O jeito de Eugênio convencer ele e demais meliponicultores de que valia a pena se dedicar à Emerina, mesmo com o baixo rendimento (cada enxame enche um vidrinho de 200 gramas por ano), foi colocando o preço lá em cima. "Conto quanto eu pago e os criadores ficam tentados".
Mas o trabalho não se resume ao dinheiro: requer resiliência.
Entre conseguir as abelhas, proporcionar um ambiente saudável para elas viverem bem e finalmente extrair o mel leva pelo menos um ano.
Daniel encontrou nesse desafio uma missão. "Coloquei plantas e flores nativas na propriedade e, com os anos, a vegetação que estava derrubada foi se recuperando. A Emerina, que era difícil de encontrar, começou a sair das minhas caixinhas de criação para a natureza. Agora, tenho 200 enxames e há uns vinte espontâneos no campo".
Além de revitalizar o próprio entorno, Daniel realizou encontros com agricultores vizinhos. "As pessoas viam Emerinas e não sabiam que eram elas. Por isso, começamos um trabalho de divulgação, preservação e resgate".
O pensamento de Artur, de Arabutã (SC), é parecido:
Ter a certeza do comércio me incentivou a crescer o plantel e ter cada vez mais enxames dessa abelha querida que estamos tirando da extinção".
Não é ilusão
Para Jerônimo Villas-Bôas, mestre em gestão ambiental e especialista na cadeia de produtos da sociodiversidade, a ideia de salvar uma abelha por meio da apreciação do mel não é ilusória.

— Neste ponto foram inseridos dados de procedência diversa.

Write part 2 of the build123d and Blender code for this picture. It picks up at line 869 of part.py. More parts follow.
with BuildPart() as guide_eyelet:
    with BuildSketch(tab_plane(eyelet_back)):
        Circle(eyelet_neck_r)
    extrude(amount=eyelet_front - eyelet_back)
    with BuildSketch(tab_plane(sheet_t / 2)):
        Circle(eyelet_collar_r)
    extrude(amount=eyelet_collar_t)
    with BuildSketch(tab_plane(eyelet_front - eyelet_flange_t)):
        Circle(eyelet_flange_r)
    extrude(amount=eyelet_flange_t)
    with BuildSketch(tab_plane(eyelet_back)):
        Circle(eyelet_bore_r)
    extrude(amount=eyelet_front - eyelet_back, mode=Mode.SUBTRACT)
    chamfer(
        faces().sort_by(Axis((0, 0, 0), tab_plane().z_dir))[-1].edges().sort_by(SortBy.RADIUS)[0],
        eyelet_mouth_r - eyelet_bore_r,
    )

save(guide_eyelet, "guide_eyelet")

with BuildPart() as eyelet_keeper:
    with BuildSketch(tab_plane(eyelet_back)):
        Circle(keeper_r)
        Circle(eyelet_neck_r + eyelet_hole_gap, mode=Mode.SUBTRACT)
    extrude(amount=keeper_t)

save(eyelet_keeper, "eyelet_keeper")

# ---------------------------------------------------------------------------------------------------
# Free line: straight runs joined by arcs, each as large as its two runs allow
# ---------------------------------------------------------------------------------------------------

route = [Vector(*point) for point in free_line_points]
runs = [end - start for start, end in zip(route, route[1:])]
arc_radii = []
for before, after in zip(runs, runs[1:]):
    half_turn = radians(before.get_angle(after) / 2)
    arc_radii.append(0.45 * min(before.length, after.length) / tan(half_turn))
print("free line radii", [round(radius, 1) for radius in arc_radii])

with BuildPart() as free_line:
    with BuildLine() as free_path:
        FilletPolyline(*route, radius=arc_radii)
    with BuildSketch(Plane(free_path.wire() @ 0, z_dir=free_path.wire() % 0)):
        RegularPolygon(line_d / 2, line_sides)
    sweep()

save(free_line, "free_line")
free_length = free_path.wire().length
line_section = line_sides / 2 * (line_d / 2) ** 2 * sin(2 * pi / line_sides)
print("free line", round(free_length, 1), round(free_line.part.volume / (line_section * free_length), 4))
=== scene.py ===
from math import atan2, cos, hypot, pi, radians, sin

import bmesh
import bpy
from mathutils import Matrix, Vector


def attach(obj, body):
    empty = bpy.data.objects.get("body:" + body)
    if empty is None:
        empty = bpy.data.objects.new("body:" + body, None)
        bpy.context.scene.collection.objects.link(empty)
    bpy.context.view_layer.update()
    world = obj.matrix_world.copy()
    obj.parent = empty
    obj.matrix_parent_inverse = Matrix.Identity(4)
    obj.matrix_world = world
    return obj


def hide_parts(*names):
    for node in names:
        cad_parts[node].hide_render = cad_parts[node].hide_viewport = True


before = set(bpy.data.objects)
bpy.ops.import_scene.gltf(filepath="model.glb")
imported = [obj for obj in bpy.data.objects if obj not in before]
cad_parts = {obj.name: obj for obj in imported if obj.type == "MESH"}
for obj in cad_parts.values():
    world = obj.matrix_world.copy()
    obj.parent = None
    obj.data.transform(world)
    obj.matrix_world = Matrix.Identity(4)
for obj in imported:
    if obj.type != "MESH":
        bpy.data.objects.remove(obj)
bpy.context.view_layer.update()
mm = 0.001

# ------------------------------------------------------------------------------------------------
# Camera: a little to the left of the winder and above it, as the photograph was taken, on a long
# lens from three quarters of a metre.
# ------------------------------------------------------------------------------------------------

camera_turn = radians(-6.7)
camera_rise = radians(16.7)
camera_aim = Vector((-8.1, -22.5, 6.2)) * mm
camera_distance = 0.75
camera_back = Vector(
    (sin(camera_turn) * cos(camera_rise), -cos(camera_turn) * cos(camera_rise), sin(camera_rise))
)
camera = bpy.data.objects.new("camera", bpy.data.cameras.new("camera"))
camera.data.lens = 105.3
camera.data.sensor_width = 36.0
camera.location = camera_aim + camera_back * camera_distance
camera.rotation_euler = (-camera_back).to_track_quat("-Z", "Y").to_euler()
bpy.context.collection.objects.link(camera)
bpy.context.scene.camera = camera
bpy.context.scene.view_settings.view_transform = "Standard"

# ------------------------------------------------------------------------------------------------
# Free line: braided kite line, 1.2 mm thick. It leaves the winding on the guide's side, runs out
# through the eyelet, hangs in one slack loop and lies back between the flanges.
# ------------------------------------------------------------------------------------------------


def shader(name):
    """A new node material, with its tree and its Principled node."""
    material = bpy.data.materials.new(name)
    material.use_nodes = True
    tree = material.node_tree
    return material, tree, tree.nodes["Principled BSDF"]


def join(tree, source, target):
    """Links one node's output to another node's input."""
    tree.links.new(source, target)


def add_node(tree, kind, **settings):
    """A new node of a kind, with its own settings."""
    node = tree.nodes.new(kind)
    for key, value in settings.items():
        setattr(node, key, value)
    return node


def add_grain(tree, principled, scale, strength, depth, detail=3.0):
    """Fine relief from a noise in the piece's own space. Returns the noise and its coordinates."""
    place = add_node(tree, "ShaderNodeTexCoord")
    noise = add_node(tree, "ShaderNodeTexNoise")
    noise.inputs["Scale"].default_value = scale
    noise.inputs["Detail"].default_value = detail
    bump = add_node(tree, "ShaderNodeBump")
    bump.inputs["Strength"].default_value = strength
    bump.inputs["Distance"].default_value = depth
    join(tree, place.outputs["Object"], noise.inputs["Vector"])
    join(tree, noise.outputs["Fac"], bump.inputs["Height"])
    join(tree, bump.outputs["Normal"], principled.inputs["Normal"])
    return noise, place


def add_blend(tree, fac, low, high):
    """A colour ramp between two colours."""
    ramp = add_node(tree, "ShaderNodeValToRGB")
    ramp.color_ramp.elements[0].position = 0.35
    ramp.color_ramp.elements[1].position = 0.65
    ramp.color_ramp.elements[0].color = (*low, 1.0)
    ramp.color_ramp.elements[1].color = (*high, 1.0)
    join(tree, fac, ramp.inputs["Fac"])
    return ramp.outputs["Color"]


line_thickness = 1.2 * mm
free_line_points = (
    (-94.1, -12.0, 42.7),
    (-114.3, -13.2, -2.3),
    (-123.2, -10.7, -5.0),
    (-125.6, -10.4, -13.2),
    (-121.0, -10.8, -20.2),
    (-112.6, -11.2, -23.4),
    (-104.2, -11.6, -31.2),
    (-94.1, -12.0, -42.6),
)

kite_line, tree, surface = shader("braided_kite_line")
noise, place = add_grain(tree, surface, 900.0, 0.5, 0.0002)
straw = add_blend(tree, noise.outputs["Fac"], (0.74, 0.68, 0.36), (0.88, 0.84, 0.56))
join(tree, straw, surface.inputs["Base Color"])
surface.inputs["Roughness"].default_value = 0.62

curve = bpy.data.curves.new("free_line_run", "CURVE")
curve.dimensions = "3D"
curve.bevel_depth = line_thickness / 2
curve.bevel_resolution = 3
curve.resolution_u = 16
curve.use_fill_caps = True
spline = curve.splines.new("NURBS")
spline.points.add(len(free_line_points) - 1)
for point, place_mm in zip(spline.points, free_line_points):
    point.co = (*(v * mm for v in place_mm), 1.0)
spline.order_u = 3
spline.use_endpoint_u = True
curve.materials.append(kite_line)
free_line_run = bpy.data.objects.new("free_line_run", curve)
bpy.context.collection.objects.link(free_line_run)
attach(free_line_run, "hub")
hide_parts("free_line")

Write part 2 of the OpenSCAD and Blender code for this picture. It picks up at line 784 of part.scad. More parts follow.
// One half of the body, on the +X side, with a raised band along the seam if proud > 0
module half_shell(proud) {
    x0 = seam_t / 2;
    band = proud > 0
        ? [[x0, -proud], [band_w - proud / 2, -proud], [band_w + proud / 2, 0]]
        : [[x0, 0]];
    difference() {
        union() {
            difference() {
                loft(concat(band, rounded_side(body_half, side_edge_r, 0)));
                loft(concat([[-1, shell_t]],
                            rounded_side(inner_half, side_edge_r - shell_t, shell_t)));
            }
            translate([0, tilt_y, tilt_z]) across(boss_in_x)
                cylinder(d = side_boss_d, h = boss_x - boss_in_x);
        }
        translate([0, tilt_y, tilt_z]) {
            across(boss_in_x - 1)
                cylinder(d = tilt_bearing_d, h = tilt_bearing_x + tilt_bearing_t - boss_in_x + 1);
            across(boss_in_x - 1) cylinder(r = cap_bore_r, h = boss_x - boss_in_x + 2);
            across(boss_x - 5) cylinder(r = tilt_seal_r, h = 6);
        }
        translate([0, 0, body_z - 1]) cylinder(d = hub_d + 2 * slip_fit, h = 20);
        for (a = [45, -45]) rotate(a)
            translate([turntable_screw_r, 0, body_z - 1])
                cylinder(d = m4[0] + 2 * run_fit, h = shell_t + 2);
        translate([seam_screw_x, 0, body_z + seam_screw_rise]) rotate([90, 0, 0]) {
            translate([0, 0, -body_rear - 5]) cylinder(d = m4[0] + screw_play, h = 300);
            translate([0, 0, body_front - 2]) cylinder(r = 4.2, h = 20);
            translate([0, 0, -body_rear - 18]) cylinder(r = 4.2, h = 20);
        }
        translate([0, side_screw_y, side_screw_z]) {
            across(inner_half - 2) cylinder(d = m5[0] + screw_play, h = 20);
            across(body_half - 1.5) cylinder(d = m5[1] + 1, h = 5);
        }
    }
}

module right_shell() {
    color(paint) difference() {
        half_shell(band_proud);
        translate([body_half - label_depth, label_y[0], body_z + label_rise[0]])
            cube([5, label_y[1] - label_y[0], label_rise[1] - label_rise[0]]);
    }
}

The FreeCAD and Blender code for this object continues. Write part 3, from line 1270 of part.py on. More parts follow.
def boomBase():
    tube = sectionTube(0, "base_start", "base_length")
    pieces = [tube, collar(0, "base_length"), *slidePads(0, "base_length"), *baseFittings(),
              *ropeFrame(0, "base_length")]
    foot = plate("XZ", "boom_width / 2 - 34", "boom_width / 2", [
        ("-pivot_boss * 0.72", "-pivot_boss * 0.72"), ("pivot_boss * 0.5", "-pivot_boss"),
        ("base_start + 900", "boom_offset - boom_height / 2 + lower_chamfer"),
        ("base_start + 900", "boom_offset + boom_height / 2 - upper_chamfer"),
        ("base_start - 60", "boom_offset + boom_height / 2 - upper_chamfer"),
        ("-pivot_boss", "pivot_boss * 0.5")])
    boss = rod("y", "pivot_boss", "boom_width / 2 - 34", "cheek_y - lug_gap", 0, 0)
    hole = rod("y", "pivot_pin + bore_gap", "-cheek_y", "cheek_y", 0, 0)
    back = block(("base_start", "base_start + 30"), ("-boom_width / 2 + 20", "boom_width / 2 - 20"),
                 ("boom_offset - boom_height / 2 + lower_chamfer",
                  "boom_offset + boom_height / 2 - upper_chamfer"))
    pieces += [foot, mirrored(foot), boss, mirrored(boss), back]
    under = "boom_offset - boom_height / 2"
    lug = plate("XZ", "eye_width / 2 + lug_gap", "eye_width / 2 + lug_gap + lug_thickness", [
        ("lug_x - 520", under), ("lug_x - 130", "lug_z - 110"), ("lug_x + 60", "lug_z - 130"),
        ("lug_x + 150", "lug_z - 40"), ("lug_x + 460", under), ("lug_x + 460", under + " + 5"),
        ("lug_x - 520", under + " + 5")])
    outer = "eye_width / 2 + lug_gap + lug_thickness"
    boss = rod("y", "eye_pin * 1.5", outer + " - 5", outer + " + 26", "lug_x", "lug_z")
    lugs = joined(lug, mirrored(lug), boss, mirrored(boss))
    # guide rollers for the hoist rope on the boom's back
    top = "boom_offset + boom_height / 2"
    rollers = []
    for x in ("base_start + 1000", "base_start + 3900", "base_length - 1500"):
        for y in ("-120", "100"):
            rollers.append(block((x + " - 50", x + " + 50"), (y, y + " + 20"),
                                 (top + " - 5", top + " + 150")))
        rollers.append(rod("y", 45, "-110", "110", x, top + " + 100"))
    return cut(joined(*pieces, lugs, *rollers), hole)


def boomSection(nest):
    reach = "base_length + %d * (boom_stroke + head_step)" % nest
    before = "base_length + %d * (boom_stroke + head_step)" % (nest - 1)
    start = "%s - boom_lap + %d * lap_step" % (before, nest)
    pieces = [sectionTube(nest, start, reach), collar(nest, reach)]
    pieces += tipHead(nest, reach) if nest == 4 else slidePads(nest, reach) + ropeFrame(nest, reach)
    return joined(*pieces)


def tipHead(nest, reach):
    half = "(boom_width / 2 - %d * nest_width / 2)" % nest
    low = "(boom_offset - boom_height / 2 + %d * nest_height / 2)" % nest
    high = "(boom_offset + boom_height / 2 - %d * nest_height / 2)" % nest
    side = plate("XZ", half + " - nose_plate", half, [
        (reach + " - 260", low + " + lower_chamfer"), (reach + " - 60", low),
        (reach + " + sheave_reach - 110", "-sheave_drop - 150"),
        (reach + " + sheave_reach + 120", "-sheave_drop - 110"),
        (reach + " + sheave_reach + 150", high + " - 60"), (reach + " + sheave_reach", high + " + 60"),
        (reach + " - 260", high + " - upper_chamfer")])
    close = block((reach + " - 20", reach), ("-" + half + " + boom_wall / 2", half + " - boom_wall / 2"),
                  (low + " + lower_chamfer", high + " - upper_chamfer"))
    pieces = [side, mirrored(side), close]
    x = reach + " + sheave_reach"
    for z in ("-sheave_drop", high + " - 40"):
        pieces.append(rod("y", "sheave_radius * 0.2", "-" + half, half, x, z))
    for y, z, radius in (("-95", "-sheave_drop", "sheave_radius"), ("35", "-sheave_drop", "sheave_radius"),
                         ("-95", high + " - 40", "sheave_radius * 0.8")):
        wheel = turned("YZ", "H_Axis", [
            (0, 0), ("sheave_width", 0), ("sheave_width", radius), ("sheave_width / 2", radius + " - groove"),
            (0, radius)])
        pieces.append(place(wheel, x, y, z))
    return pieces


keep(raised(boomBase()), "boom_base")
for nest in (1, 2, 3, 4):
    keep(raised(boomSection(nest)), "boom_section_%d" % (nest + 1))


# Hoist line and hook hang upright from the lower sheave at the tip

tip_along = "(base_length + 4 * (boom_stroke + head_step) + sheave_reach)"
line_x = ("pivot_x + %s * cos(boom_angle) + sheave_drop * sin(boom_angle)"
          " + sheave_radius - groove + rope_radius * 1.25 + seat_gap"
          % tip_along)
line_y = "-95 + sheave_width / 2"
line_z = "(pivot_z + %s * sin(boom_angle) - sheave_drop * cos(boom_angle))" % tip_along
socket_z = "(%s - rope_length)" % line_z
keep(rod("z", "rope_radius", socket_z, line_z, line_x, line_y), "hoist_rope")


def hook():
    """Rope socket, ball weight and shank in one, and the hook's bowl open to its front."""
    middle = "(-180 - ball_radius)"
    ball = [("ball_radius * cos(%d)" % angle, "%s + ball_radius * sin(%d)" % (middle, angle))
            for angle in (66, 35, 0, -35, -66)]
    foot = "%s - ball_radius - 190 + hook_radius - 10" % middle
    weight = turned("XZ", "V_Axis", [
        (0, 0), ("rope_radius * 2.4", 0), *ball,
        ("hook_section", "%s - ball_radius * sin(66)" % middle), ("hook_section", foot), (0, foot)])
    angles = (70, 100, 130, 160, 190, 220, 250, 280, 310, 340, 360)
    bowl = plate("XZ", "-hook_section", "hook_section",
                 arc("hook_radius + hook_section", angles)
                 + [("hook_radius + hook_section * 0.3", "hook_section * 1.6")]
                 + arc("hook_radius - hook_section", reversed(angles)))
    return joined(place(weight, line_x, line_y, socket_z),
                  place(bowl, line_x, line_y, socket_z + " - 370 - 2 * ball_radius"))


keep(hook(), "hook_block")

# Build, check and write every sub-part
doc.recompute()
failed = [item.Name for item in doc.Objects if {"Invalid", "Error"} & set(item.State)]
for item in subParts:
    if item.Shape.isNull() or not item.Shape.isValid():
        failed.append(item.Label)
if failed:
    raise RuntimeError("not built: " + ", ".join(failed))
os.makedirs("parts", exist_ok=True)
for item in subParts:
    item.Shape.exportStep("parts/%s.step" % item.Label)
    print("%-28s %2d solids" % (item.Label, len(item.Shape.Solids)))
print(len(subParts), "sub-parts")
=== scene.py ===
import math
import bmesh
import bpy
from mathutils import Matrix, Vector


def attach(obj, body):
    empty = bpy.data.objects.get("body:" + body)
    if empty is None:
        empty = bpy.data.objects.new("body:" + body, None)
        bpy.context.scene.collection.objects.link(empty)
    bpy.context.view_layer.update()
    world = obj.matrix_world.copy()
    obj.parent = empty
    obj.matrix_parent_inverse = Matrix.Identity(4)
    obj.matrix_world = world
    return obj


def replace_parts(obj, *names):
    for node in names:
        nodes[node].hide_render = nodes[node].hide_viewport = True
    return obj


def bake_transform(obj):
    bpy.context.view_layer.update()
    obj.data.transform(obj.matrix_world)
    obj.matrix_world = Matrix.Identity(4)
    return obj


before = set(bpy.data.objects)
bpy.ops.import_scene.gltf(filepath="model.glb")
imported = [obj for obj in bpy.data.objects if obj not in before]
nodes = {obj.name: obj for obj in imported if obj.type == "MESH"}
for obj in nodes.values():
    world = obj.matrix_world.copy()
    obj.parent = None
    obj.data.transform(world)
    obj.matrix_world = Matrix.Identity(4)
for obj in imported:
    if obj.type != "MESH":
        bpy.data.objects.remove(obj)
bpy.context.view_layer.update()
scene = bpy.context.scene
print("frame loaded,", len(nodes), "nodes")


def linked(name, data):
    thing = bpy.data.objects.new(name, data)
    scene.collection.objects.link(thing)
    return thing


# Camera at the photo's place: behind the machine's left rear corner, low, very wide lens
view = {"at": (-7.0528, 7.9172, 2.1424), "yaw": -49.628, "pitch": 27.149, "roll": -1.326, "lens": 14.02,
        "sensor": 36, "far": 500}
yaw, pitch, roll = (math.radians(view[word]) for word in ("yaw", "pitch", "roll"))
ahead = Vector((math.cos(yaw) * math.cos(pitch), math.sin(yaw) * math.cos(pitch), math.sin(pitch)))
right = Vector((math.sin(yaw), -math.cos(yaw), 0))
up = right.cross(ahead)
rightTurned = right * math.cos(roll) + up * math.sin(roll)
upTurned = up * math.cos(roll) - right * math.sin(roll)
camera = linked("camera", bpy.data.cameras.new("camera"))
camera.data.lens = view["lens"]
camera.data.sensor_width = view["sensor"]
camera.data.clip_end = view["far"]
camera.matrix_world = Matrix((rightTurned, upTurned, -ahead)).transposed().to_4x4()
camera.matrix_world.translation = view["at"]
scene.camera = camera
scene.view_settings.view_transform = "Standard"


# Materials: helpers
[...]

"Com ampliação do modelo convencional de agricultura, do desmatamento, da monocultura e do agrotóxico no Brasil, as espécies estão sendo pressionadas. Enquanto isso não se muda, existe um aspecto de curto prazo que tem salvado as abelhas: o manejo sustentável".
Consumir o mel, que é o fruto do trabalho desses guardiões é uma forma de valorizar o trabalho deles e, consecutivamente, proteger as abelhas".